OBJECTIVE —
All of the entries need to be written out again, exactly as they are.

Modeling code records:
* * * * * * * * *

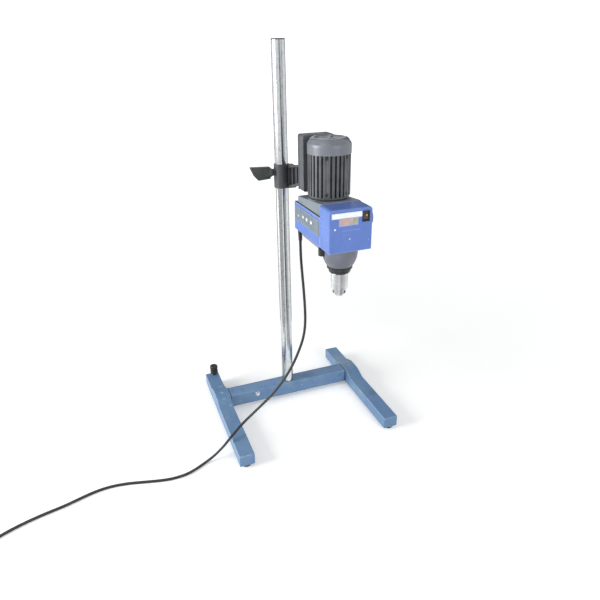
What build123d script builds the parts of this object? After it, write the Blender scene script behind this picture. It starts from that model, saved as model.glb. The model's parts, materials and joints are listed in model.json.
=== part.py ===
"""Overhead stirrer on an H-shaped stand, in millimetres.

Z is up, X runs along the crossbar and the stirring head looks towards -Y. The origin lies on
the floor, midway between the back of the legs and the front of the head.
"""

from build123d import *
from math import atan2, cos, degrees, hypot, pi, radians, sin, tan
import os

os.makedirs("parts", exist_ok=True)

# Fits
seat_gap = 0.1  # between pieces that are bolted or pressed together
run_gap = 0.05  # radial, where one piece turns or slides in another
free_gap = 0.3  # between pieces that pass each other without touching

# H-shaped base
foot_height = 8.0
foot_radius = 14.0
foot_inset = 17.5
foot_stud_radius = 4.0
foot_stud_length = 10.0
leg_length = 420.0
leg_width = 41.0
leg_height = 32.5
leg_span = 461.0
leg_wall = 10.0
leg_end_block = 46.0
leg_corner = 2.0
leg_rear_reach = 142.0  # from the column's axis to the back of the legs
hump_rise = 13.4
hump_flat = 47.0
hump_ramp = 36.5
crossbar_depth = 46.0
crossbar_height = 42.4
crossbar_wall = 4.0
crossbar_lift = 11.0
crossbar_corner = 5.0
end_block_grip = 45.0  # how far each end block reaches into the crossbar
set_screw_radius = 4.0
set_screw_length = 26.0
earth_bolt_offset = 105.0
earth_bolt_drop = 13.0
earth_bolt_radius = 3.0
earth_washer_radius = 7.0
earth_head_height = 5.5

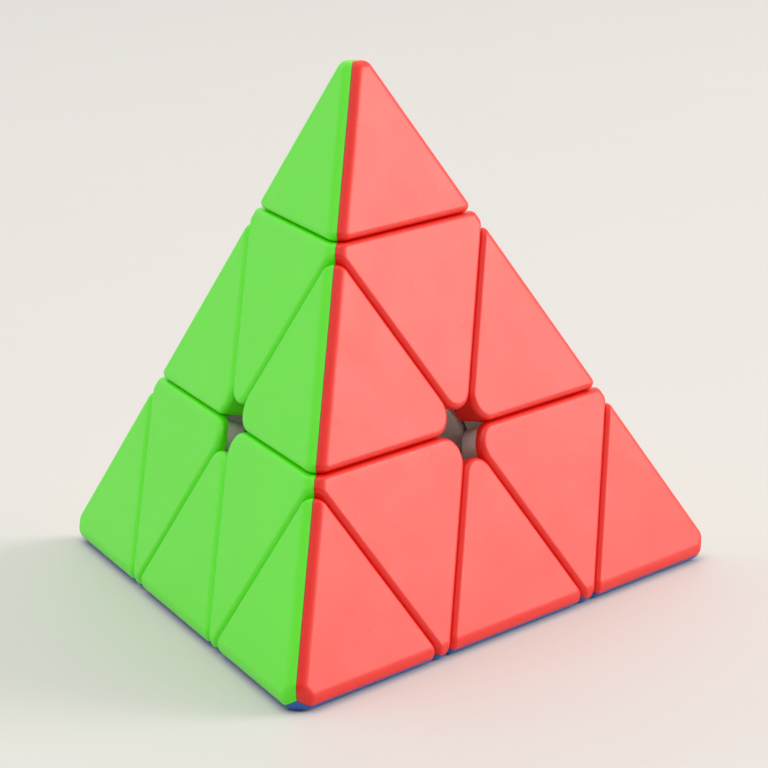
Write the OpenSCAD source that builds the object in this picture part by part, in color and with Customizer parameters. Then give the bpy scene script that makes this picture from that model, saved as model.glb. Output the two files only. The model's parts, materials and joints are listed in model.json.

* * * * * * * * *

TASK RESPONSE —
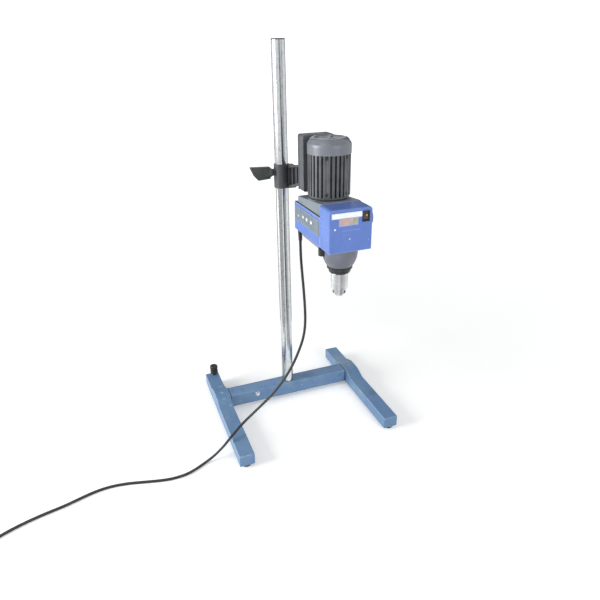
What build123d script builds the parts of this object? After it, write the Blender scene script behind this picture. It starts from that model, saved as model.glb. The model's parts, materials and joints are listed in model.json.
=== part.py ===
"""Overhead stirrer on an H-shaped stand, in millimetres.

Z is up, X runs along the crossbar and the stirring head looks towards -Y. The origin lies on
the floor, midway between the back of the legs and the front of the head.
"""

from build123d import *
from math import atan2, cos, degrees, hypot, pi, radians, sin, tan
import os

os.makedirs("parts", exist_ok=True)

# Fits
seat_gap = 0.1  # between pieces that are bolted or pressed together
run_gap = 0.05  # radial, where one piece turns or slides in another
free_gap = 0.3  # between pieces that pass each other without touching

# H-shaped base
foot_height = 8.0
foot_radius = 14.0
foot_inset = 17.5
foot_stud_radius = 4.0
foot_stud_length = 10.0
leg_length = 420.0
leg_width = 41.0
leg_height = 32.5
leg_span = 461.0
leg_wall = 10.0
leg_end_block = 46.0
leg_corner = 2.0
leg_rear_reach = 142.0  # from the column's axis to the back of the legs
hump_rise = 13.4
hump_flat = 47.0
hump_ramp = 36.5
crossbar_depth = 46.0
crossbar_height = 42.4
crossbar_wall = 4.0
crossbar_lift = 11.0
crossbar_corner = 5.0
end_block_grip = 45.0  # how far each end block reaches into the crossbar
set_screw_radius = 4.0
set_screw_length = 26.0
earth_bolt_offset = 105.0
earth_bolt_drop = 13.0
earth_bolt_radius = 3.0
earth_washer_radius = 7.0
earth_head_height = 5.5

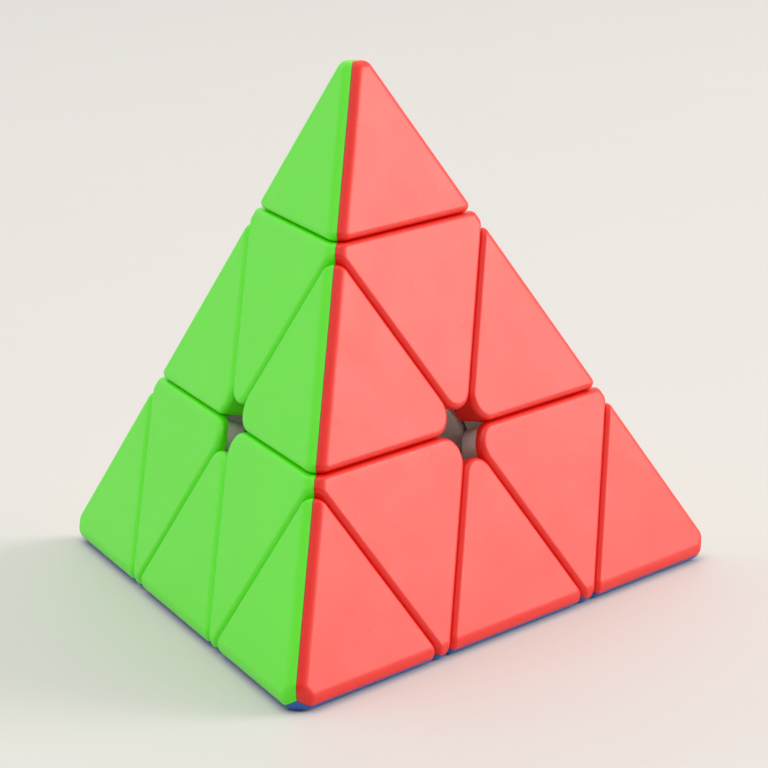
Write the OpenSCAD source that builds the object in this picture part by part, in color and with Customizer parameters. Then give the bpy scene script that makes this picture from that model, saved as model.glb. Output the two files only. The model's parts, materials and joints are listed in model.json.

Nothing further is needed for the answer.